= Prompt =
In the data, extract each line that holds the string "axis".

--- Start Records shown ---

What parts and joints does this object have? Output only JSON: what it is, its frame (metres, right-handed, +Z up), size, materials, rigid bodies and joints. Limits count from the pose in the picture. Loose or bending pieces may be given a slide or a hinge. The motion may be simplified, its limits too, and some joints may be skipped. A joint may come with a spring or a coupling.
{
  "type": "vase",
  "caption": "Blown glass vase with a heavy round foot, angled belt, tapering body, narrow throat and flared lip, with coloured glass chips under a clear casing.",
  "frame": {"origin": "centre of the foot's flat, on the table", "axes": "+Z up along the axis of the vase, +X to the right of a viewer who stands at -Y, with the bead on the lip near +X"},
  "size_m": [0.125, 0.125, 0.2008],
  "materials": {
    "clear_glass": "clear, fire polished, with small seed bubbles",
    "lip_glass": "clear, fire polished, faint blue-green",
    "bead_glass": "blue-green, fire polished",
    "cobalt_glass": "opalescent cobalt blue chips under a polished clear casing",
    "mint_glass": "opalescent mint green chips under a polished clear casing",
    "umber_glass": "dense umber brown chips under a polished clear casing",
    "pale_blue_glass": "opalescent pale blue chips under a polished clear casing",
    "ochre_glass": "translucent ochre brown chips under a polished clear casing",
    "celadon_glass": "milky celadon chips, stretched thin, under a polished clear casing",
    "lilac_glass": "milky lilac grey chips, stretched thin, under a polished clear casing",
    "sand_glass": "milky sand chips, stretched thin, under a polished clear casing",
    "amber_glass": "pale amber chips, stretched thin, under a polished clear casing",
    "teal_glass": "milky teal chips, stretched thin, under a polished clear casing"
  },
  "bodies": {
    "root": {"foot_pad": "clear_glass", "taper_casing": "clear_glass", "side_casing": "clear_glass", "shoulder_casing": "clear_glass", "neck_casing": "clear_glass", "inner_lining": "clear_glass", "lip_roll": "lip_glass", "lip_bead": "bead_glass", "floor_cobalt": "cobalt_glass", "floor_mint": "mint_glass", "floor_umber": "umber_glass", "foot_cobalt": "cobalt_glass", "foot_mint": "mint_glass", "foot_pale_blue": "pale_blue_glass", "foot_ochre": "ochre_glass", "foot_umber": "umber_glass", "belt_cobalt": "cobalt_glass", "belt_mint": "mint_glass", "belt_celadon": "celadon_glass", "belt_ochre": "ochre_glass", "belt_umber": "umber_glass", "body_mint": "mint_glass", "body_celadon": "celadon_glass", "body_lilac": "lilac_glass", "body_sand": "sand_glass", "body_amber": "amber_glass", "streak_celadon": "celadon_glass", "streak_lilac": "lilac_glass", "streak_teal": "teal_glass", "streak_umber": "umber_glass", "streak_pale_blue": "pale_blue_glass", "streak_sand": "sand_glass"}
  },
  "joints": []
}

--- End Records shown ---
--- Start Records shown ---

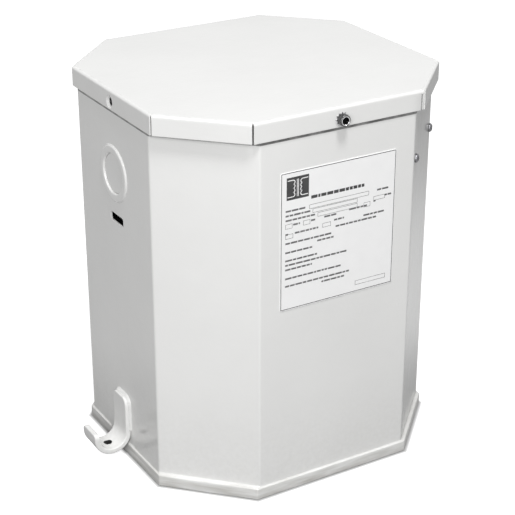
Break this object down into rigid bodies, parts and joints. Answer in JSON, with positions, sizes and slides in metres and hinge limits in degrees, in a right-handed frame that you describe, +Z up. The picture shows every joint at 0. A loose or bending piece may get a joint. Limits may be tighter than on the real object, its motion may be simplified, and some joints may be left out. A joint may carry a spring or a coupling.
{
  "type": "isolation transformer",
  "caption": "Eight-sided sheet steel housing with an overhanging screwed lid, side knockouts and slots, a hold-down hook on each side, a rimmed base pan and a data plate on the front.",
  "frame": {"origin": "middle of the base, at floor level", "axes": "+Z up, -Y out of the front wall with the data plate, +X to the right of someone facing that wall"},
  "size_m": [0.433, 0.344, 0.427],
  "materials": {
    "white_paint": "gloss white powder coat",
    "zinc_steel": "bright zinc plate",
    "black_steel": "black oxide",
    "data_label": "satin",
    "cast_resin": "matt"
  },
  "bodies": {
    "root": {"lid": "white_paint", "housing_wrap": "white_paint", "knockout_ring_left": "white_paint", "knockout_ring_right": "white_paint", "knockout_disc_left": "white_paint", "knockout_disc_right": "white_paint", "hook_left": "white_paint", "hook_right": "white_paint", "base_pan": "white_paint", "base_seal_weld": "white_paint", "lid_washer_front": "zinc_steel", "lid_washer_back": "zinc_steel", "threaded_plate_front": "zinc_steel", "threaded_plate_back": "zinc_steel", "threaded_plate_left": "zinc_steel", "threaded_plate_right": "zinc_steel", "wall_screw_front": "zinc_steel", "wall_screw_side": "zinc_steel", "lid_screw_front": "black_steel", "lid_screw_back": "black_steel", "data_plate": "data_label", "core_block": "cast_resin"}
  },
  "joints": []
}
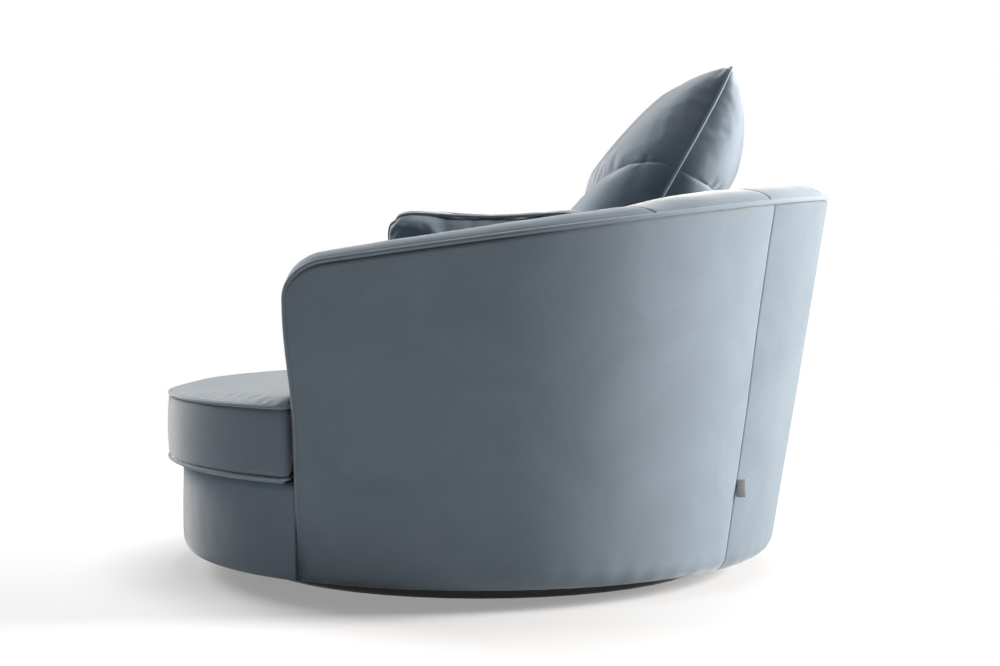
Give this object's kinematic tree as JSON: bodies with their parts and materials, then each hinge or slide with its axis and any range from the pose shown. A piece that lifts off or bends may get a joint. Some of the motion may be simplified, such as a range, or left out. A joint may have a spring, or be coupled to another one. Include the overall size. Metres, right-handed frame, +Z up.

--- End Records shown ---

= Task result =
  "frame": {"origin": "centre of the foot's flat, on the table", "axes": "+Z up along the axis of the vase, +X to the right of a viewer who stands at -Y, with the bead on the lip near +X"},
Give this object's kinematic tree as JSON: bodies with their parts and materials, then each hinge or slide with its axis and any range from the pose shown. A piece that lifts off or bends may get a joint. Some of the motion may be simplified, such as a range, or left out. A joint may have a spring, or be coupled to another one. Include the overall size. Metres, right-handed frame, +Z up.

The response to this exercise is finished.